With reference again to FIG. 8, it will be appreciated that the batt 20 can be applied to the woven fabric through needling or the application of adhesives. When needling is utilized it will generally stabilize the location of the stuffers through intermingling of fibers. When adhesives are utilized which do not penetrate to the level of the stuffers, it is preferred to fix the stuffer by other means. For example, the stuffers may be retained relative to each other and the fabric by an adhesive. Likewise, the stuffers may be retained by application of a suitable material at the selvages of the fabric. Generally, papermakers fabric are subjected to heat setting and further processing which assist in stabilizing the fabric. The actual stabilizing method is subject to design considerations as will be known to those skilled in the art.

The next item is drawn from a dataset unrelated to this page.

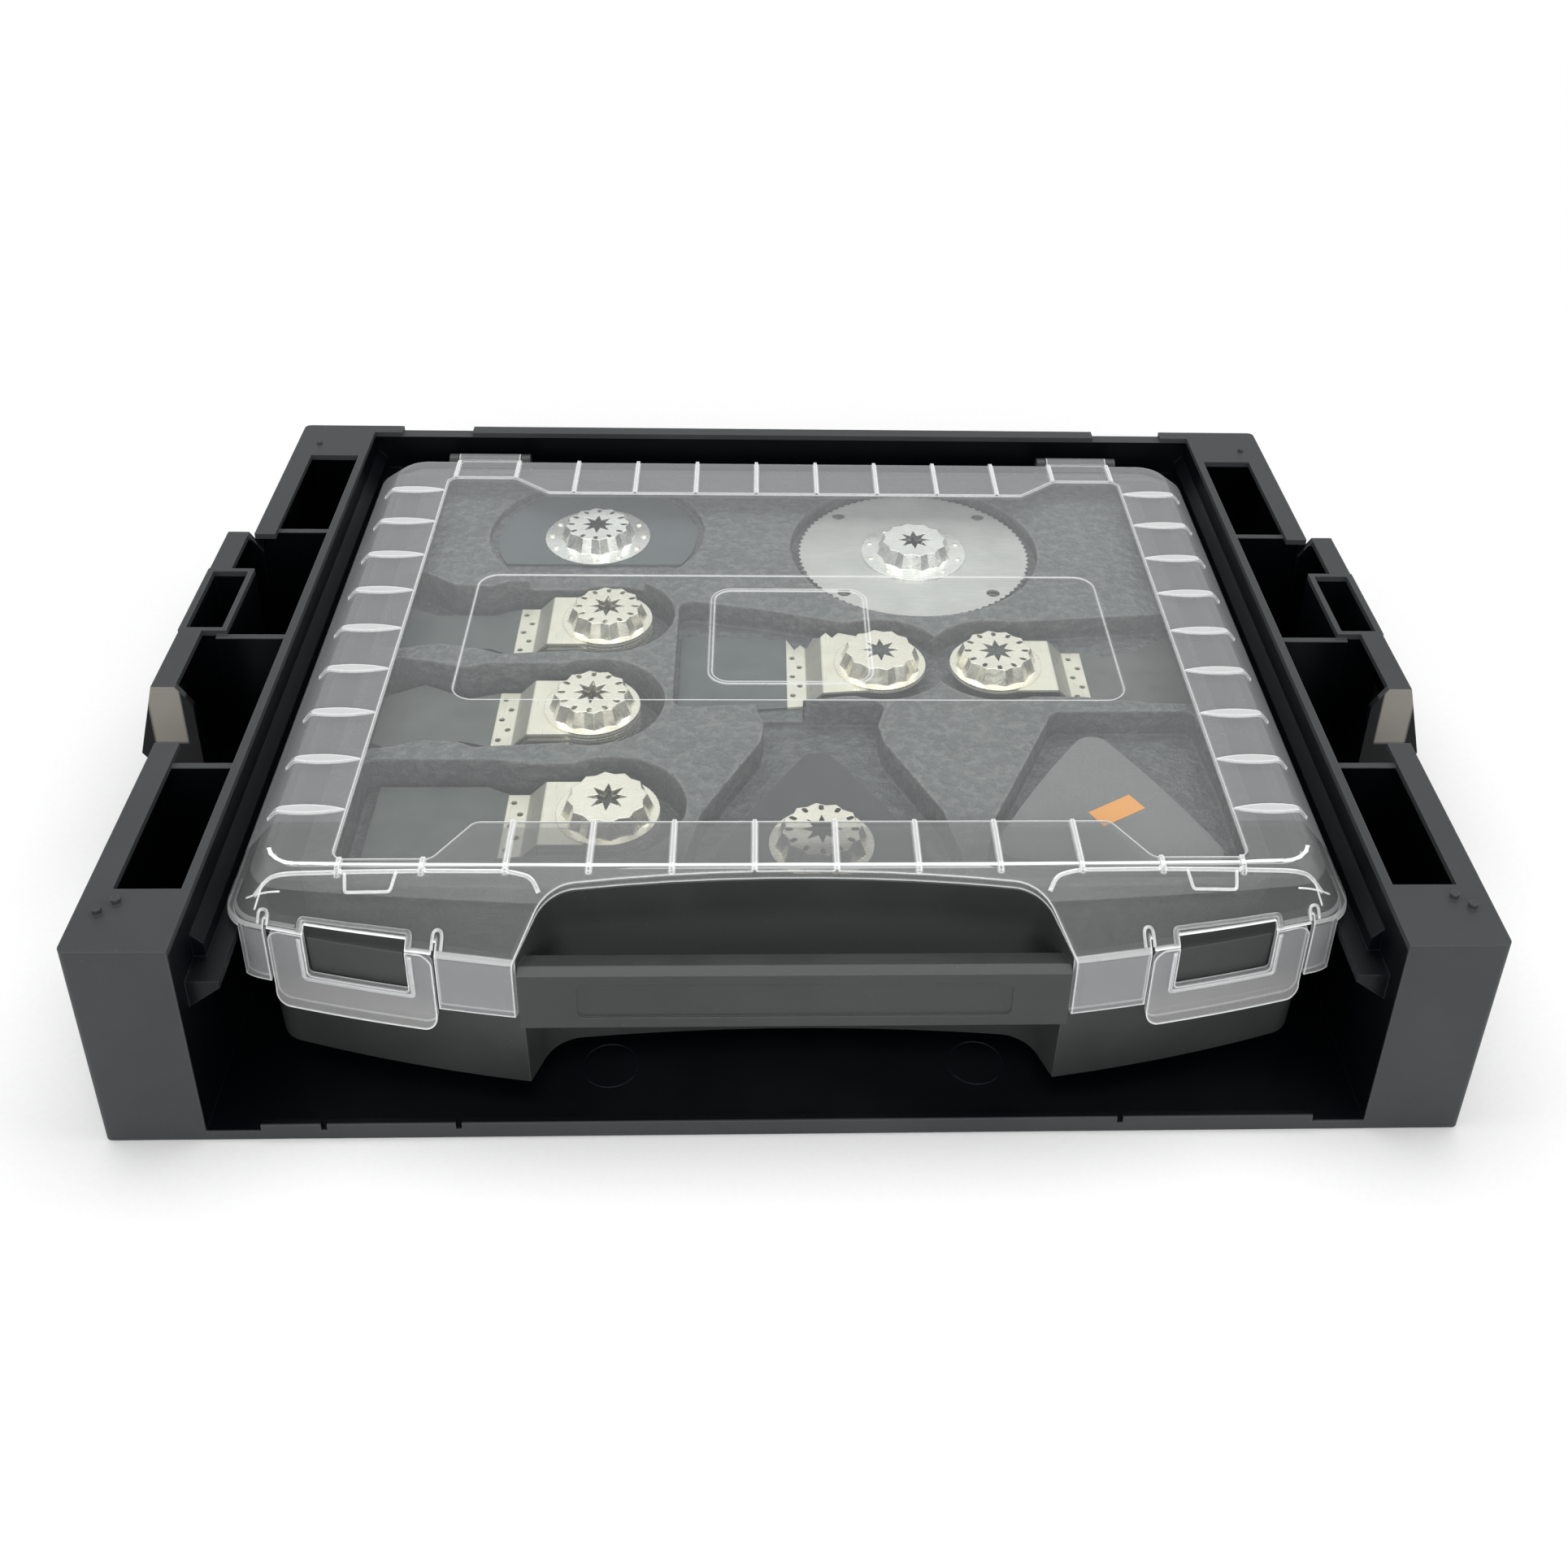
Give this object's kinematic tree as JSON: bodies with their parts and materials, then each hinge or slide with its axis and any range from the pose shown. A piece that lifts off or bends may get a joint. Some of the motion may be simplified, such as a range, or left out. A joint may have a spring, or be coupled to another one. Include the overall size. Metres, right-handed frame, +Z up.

With respect to the yarns employed in the present invention, it is preferred to utilize continuous monofilament yarns. However, it is recognized that multi-filament yarns and cotton count yarns may be utilized. With respect to the stuffer yarns, it will be recognized that the stuffers may be of the same material as the remainder of the fabric or may be selected for certain characteristics. Those skilled in the art will recognize that stuffer yarns are often spun yarns or cotton count yarns which are selected to achieve certain characteristics of permeability and density in the seam area.

With respect to the yarn geometry, the present description has referred to circular yarns which may be generally described by their diameter or axis, see FIG. 3. However, shaped yarns may be utilized in the present invention.

With respect to the pintle, it will be understood by those skilled in the art that one or more pintles may be used and that the pintles are not required to bear a one to one relationship with the cross machine direction yarns.

Those skilled in the art will appreciate that the many modifications to the above described preferred embodiments may be made without departing from the spirit and scope of the invention.

Claims

1. A seam construction for closing an open papermaker's fabric having a plurality of machine direction yarns interwoven with a plurality of cross machine direction yarns in a repeated pattern throughout the fabric length with each end of the fabric terminated with a plurality of machine direction loops, said seem construction comprised of:

each of said plurality of machine direction loops having a free end defined by a continuous arcuate portion of the machine direction yarn and a fixed end defined by an adjacent crossing portion of the said machine direction yarn as interwoven in the repeated pattern, said arcuate portion defining a vertical plane which is substantially perpendicular to the horizontal plane defined by said cross machine direction yarns;

said machine direction loops at each end of said fabric intermeshed to define a cross machine direction pintle channel, each of said loops having an internal aperture which has a longitudinal dimension equal to at least three times the average longitudinal dimension of the cross machine direction yarns and a vertical dimension no greater than the largest vertical dimension of a cross machine direction yarn;

a pintle in said pintle channel such that a cross machine direction stuffer channel is formed through the loops of at least one end of the fabric between the crossing segments of those loops and the free ends of the loops of the other fabric end which is at least the diameter of one cross machine direction yarn; and

at least one cross machine direction stuffer positioned within said cross machine direction stuffer channel.

2. A seam construction for closing an open papermaker's fabric having a plurality of machine direction yarns interwoven with a plurality of cross machine direction yarns in a repeated pattern throughout the fabric length with each end of the fabric terminated with a plurality of machine direction loops, said seem construction comprised of:

each of said plurality of machine direction loops having a free end defined by a continuous arcuate portion of the machine direction yarn and a fixed end defined by an adjacent crossing portion of the said machine direction yarn as interwoven in the repeated pattern, said arcuate portion defining a vertical plane which is substantially perpendicular to the horizontal plane defined by said cross machine direction yarns;

said machine direction loops at each end of said fabric intermeshed to define a cross machine direction pintle channel, each of said loops having an internal aperture which has a longitudinal dimension equal to at least three times the average longitudinal dimension of the cross machine direction yarns and a vertical dimension no greater than the largest vertical dimension of a cross machine direction yarn;

a pintle in said pintle channel such that a cross machine direction stuffer channel is formed through the loops of at least one end of the fabric between the crossing segments of those loops and the free ends of the loops of the other fabric end which is at least the diameter of two cross machine direction yarn; and

at least two cross machine direction stuffer positioned within said cross machine direction stuffer channel.

3. A method of producing seaming loops at the ends of a papermaker's felt having a woven base fabric, the method comprising the steps of:

providing a woven base fabric having a plurality of machine direction yarns extending from each end thereof;

forming seaming loops by extending machine direction yarns from the last crossover of the base weave to define an arcuate portion prior to reversing direction and weaving with the base fabric in a mirror image beginning at said crossover, each of said machine direction yarns forming an elongated loop having an internal aperture which has a longitudinal dimension equal to at least three times the average longitudinal dimension of the cross machine direction yarns;

determining the longitudinal dimension of the pintle which will be used to close said seam;

subtracting the longitudinal dimension of the pintle and the arcuate portion of the opposing seaming loop at the other end from the internal aperture to determine the free internal aperture within said loop;

inserting stuffers in sufficient quantity to substantially fill said free internal aperture; and

meshing the seaming loops from the respective ends of said fabric to define a pintle channel and inserting a pintle therein.